Malignant ovarian stromal tumors are rare and represent approximately 1.2% of all primary malignant ovarian tumors. In contrast to epithelial and germ cell tumors, however, sex cord-stromal tumors frequently present with signs of hormonal production, such as hirsutism and virilization, menstrual changes, or early puberty as well as signs and symptoms of a pelvic mass, and are often found in adolescents and young adults, with the exception of adult granulosa cell tumors which typically occur later. Ovarian stromal tumors are often found early, and have a 75% survival rate.
Symptoms may include:
- abnormal uterine bleeding (ovarian stromal tumors sometimes produce estrogen);
- in young girls, can cause menstrual periods and breast development prior to puberty;
- less commonly, these tumors can produce testosterone, which can result in cessation of menstrual periods, as well as facial and body hair growth;
- endometrial hyperplasia;
- abdominal distention/bloating;
- sudden, severe abdominal pain can occur if the tumor starts to bleed, or if ovarian torsion occurs.

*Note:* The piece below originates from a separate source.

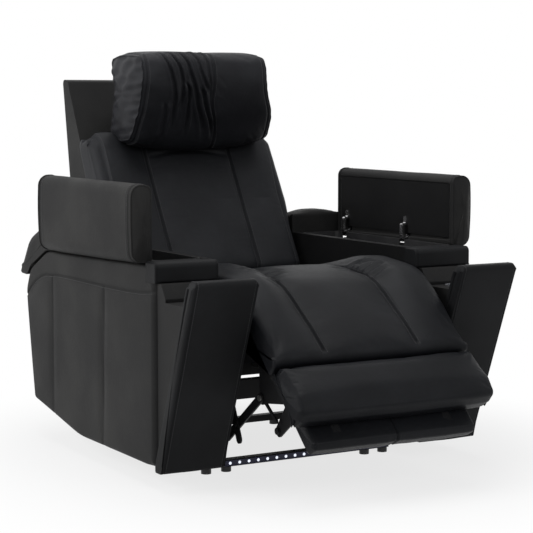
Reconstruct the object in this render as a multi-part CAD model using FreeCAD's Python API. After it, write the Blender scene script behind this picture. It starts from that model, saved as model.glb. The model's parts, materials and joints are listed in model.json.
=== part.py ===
"""Power recliner for a home theatre, in millimetres.

+Z is up, the chair faces -Y, and +X is the sitter's left. The floor is at zero height, and the frame's
origin is on the floor under the middle of the chair, in the pose of the photograph: lids open, footrest
half raised, back a little reclined.
"""
import FreeCAD, Part
import math
import os

V = FreeCAD.Vector
os.makedirs("parts", exist_ok=True)

# Overall sizes
half_width = 500.0
arm_width = 186.0
arm_front_y = -306.0
arm_length = 886.0
arm_bottom_z = 58.0
arm_height = 534.0
overrun = 2.0
seat_gap = 0.3
fillet_room_share = 0.48
bearing_gap = 0.05
plate_gap = 0.5

inner_x = half_width - arm_width

# Arm panels, frame, bin and nose
outer_panel_thickness = 28.0
inner_panel_thickness = 20.0
inner_panel_setback = 59.0
inner_panel_slope = 90.0
inner_panel_radius_shares = [0.03, 0.12, 0.08, 0.03]
panel_edge_radius = 12.0
arm_top_z = arm_bottom_z + arm_height
frame_board_thickness = 18.0
rear_post_drop = 34.0
rear_deck_length = 90.0
panel_shares = [(0.0, 0.0), (0.56, 0.0), (0.935, 0.11), (1.0, 0.72), (0.96, 0.845), (0.81, 0.965), (0.0, 1.0)]
panel_radius_shares = [0.03, 0.9, 0.03, 0.12, 0.12, 0.25, 0.03]
nose_front_y = -314.0
nose_length = 56.0
nose_height = 54.0
nose_radius = 15.0
deck_rise = 5.0
bin_end_room = 286.0
bin_depth = 107.0
bin_wall = 4.0
bin_rim_thickness = 3.0
bin_rim_width = 6.0
bin_radius = 16.0

# Leaning front slab, filler box and cup holder
slab_top_y = -536.0
slab_top_drop = 25.0
slab_bottom_drop = 8.0
slab_lean_run = 194.0
slab_thickness = 42.0
slab_edge_radius = 9.0
slab_corner_radius = 20.0
filler_recess = 10.0
tray_drop = 100.0
fascia_foot_y = -352.0
fascia_foot_rise = 9.0
fascia_head_y = -327.0
fascia_radius = 6.0
cup_y = -400.0
cup_radius = 40.0
cup_wall = 1.0
cup_depth = 58.0
cup_ring_width = 5.0
cup_ring_height = 3.0

# Rear arm pad
rear_pad_setback = 218.0
rear_pad_length = 266.0
rear_pad_drop = 104.0
rear_pad_height = 180.0
rear_pad_shares = [
    (0.0, 0.492), (0.19, 0.479), (0.706, 0.137), (0.762, 0.0), (0.93, 0.01), (1.0, 0.19),
    (0.75, 0.68), (0.29, 1.0), (0.0, 0.985),
]
rear_pad_radius_shares = [0.01, 0.14, 0.12, 0.02, 0.07, 0.17, 0.4, 0.6, 0.07]
rear_pad_crown_shares = [0.0, 0.0, 0.0, 0.4, 1.0, 1.0, 1.0, 1.0, 0.3]
rear_pad_crown = 44.0
pad_arch_power = 2.4

# Arm lid, drawn open
lid_thickness = 54.0
lid_width = 195.0
lid_front_y = -257.0
lid_overlap = 15.0
lid_face_inset = 18.0
lid_foot_drop = 1.0
lid_end_crown = 12.0
lid_arch_power = 9.0
lid_board_thickness = 8.0
lid_board_margin = 20.0
lid_rest_gap = 0.4

# Lid hinge
hinge_front_inset = 237.0
hinge_rear_inset = 58.0
hinge_pin_radius = 2.5
hinge_barrel_radius = 5.0
hinge_ear_radius = 5.5
hinge_ear_thickness = 3.0
hinge_arm_width = 12.0
hinge_arm_thickness = 5.0
hinge_arm_reach = 22.0
hinge_arm_rise = 34.0
hinge_tab_length = 26.0
hinge_pocket_width = 26.0
hinge_base_thickness = 3.0
hinge_skin = 3.0
hinge_notch_radius = 7.5

# Base frame
foot_radius = 14.0
foot_height = 14.0
base_tube_height = 20.0
base_tube_width = 24.0
base_side_gap = 8.0
base_front_y = -200.0
base_rear_y = 340.0
foot_pair_insets = [80.0, 18.0]
strip_thickness = 4.0
strip_height = 15.0
lamp_count = 20
lamp_row_inset = 11.0
lamp_radius = 2.2
lamp_height = 1.2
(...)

Several subtypes are associated with genetic predisposition, including those observed in patients with Peutz-Jegher syndrome. Recent studies have revealed the relationship between Sertoli-Leydig cell tumors and DICER1 mutations. Mutations in DICER1, STK11, and FOXL2 influence the development of some of these neoplasms.
Granulosa cell tumors are more often malignant than thecomas or fibromas, which are most often benign. Granulosa cell, theca cell, and mixed tumors are usually hormonally active, in contrast to fibromas, which do not produce hormones.
- Fibromas (most common granulosa-stromal tumors)
- Adult granulosa cell tumor
- Juvenile granulosa cell tumor
- Sertoli-Leydig cell tumor
- Granulosa and Sertoli-Leydig elements
- Granulosa and Sertoli elements
Currently, individuals with sex cord-stromal tumors receive treatment that is similar to that in individuals with germ cell or epithelial tumors. As translational efforts advance, it is likely that treatment will evolve and that therapies directed at the underlying genetic aberrations may replace more generic treatment. Recurrent disease may be treated with surgery. Radiation therapy may be useful in settings of recurrent disease.